BEGIN
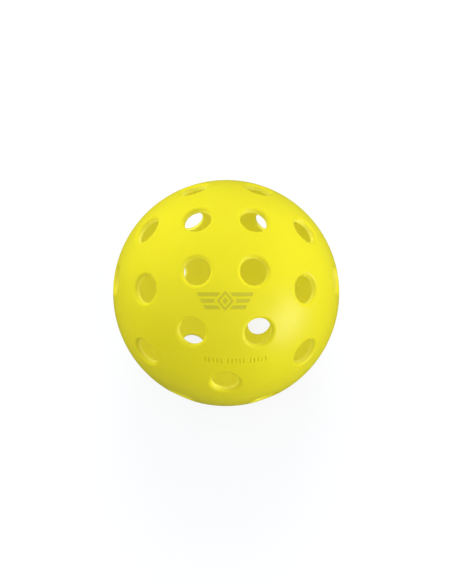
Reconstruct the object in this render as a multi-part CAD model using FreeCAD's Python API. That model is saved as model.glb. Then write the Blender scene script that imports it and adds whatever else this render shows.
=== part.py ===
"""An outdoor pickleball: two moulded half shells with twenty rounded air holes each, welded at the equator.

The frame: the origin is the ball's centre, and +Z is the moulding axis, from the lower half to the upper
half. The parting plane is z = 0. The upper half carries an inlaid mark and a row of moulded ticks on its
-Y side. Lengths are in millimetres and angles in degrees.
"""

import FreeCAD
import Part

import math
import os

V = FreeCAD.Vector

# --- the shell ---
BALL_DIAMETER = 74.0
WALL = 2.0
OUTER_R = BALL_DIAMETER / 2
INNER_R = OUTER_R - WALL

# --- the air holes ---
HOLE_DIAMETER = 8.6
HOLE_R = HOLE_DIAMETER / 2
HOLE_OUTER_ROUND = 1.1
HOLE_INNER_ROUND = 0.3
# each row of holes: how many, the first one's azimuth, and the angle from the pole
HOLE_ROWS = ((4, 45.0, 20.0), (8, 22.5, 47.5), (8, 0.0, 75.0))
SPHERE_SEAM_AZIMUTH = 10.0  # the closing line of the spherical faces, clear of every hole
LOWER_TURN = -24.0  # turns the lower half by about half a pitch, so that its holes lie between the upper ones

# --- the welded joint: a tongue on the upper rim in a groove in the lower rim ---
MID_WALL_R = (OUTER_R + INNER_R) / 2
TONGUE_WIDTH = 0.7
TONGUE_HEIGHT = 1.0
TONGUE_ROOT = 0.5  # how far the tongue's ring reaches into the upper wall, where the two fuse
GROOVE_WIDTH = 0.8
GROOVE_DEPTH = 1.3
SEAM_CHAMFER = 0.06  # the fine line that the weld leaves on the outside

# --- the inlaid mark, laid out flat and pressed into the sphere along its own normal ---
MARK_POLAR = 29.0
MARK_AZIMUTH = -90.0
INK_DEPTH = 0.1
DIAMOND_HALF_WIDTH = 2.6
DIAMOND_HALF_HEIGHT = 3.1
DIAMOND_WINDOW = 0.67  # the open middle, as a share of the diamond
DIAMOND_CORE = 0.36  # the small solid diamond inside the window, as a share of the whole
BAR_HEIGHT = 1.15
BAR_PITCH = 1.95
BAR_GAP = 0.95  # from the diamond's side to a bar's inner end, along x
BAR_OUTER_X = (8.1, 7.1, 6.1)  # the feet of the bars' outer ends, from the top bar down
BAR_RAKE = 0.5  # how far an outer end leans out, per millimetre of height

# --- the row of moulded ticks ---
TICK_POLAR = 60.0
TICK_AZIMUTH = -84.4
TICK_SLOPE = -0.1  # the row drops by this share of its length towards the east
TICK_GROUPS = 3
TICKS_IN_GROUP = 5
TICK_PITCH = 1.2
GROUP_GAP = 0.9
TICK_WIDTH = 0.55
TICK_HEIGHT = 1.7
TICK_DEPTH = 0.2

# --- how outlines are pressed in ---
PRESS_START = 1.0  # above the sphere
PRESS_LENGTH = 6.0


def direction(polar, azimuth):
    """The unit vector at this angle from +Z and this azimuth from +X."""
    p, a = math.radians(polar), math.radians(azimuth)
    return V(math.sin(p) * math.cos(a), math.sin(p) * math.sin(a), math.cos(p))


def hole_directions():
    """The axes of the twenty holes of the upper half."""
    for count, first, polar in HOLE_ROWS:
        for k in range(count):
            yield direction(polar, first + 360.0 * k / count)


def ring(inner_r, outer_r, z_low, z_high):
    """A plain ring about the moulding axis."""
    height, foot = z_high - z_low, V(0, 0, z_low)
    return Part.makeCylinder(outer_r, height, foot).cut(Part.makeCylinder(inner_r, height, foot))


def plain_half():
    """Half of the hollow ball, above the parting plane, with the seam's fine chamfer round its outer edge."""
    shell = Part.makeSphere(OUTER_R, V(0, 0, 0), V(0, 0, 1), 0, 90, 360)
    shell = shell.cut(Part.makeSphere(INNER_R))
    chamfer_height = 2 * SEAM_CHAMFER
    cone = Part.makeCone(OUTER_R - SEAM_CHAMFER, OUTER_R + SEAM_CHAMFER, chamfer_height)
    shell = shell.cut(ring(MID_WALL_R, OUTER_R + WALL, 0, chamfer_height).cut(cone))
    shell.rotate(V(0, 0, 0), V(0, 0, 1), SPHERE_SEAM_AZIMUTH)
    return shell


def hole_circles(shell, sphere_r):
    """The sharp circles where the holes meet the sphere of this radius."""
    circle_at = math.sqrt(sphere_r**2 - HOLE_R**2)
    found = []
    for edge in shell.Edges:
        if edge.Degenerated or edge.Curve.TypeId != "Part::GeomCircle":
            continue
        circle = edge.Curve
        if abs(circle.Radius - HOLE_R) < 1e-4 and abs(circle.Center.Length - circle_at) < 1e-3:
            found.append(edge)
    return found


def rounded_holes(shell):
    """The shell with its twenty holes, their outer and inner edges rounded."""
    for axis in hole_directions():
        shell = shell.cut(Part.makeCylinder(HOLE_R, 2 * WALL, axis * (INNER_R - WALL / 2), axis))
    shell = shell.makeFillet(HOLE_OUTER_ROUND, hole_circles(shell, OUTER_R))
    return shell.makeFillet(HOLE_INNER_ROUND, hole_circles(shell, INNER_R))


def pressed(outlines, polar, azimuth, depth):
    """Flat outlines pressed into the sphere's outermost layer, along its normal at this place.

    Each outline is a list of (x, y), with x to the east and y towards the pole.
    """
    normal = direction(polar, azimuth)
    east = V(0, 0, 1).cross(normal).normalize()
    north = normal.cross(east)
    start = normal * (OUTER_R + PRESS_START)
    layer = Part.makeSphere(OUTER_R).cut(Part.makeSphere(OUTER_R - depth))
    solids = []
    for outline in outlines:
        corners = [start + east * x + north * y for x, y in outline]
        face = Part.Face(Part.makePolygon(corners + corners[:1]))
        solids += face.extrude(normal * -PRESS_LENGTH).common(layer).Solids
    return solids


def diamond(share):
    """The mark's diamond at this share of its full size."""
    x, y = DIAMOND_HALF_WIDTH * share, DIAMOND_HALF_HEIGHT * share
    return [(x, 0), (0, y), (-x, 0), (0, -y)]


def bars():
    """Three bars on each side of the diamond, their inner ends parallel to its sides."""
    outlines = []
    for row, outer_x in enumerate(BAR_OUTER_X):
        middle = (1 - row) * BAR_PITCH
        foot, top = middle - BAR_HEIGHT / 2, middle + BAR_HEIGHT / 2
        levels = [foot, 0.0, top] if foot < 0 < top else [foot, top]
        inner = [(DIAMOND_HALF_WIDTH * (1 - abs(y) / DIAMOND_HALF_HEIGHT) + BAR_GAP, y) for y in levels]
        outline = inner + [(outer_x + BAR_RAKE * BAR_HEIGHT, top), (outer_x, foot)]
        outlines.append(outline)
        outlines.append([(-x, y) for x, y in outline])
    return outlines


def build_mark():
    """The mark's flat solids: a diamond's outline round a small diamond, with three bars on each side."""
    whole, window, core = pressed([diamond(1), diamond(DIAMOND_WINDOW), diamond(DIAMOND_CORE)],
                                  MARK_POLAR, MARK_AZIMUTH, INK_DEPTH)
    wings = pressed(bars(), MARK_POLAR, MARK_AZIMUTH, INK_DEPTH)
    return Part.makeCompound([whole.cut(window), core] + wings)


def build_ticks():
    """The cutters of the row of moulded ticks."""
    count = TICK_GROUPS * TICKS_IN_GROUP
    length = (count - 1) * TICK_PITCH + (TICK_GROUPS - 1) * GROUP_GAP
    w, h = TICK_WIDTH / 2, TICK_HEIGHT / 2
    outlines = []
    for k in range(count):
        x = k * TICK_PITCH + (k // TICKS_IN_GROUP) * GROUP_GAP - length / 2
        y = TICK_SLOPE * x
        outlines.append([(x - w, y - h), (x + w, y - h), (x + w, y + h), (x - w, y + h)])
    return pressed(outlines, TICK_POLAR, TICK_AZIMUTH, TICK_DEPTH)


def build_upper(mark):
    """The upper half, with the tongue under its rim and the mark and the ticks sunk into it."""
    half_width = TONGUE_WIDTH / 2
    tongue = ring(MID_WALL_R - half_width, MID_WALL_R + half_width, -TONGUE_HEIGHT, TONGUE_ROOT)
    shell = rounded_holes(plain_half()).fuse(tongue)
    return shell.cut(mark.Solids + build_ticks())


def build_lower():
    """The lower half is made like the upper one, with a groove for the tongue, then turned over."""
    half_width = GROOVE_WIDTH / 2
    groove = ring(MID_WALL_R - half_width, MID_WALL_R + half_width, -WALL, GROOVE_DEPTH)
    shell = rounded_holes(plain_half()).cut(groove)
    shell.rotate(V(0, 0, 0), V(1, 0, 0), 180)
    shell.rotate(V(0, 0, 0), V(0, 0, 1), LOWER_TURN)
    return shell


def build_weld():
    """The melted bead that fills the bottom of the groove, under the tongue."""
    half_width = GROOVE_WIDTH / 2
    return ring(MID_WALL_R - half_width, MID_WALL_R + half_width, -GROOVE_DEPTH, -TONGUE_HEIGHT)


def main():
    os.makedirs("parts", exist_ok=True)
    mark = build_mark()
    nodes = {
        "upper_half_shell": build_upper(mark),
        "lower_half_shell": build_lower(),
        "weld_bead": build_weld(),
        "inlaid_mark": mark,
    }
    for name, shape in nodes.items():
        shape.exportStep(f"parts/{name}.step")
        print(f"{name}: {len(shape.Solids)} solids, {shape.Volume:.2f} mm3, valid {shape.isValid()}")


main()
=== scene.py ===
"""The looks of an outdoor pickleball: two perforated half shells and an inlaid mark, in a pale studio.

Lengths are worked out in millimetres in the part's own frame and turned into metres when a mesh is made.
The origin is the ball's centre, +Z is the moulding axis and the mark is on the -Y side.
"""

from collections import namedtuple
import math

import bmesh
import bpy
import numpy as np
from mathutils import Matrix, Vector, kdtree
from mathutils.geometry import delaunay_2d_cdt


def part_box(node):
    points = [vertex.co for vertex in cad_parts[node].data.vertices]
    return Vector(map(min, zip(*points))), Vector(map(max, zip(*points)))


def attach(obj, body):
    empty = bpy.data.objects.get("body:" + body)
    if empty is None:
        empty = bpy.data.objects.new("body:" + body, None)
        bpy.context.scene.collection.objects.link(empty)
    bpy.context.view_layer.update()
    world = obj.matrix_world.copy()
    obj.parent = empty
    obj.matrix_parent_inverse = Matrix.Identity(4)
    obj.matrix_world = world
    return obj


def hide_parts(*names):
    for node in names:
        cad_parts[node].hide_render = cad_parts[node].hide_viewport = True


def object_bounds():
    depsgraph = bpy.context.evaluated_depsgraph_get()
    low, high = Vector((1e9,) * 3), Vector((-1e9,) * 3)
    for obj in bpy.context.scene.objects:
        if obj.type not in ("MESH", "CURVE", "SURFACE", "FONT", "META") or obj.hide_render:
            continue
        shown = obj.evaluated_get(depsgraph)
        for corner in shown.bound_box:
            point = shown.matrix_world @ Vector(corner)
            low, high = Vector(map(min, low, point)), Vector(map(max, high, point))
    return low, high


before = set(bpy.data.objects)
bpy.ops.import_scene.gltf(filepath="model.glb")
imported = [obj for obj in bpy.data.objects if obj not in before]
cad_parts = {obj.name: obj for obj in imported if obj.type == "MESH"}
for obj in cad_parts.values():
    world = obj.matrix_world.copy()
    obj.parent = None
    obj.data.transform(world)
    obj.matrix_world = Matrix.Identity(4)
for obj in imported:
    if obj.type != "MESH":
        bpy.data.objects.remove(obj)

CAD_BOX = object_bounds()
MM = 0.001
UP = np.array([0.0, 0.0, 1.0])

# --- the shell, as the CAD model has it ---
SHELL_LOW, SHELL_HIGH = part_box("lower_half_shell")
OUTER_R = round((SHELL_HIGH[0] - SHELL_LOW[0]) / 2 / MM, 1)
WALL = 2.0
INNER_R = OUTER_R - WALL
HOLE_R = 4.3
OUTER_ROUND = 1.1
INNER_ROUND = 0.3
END
**TASK GOAL**
Extract the lines above, from the first one through the one containing "LOWER_TURN = -24.0", and return only those, unchanged.

**RESPONSE**
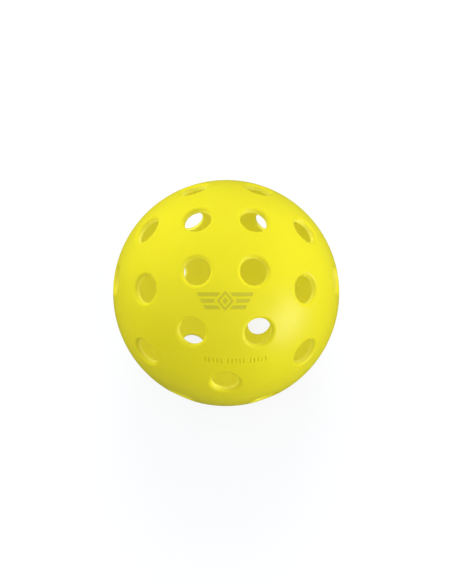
Reconstruct the object in this render as a multi-part CAD model using FreeCAD's Python API. That model is saved as model.glb. Then write the Blender scene script that imports it and adds whatever else this render shows.
=== part.py ===
"""An outdoor pickleball: two moulded half shells with twenty rounded air holes each, welded at the equator.

The frame: the origin is the ball's centre, and +Z is the moulding axis, from the lower half to the upper
half. The parting plane is z = 0. The upper half carries an inlaid mark and a row of moulded ticks on its
-Y side. Lengths are in millimetres and angles in degrees.
"""

import FreeCAD
import Part

import math
import os

V = FreeCAD.Vector

# --- the shell ---
BALL_DIAMETER = 74.0
WALL = 2.0
OUTER_R = BALL_DIAMETER / 2
INNER_R = OUTER_R - WALL

# --- the air holes ---
HOLE_DIAMETER = 8.6
HOLE_R = HOLE_DIAMETER / 2
HOLE_OUTER_ROUND = 1.1
HOLE_INNER_ROUND = 0.3
# each row of holes: how many, the first one's azimuth, and the angle from the pole
HOLE_ROWS = ((4, 45.0, 20.0), (8, 22.5, 47.5), (8, 0.0, 75.0))
SPHERE_SEAM_AZIMUTH = 10.0  # the closing line of the spherical faces, clear of every hole
LOWER_TURN = -24.0  # turns the lower half by about half a pitch, so that its holes lie between the upper ones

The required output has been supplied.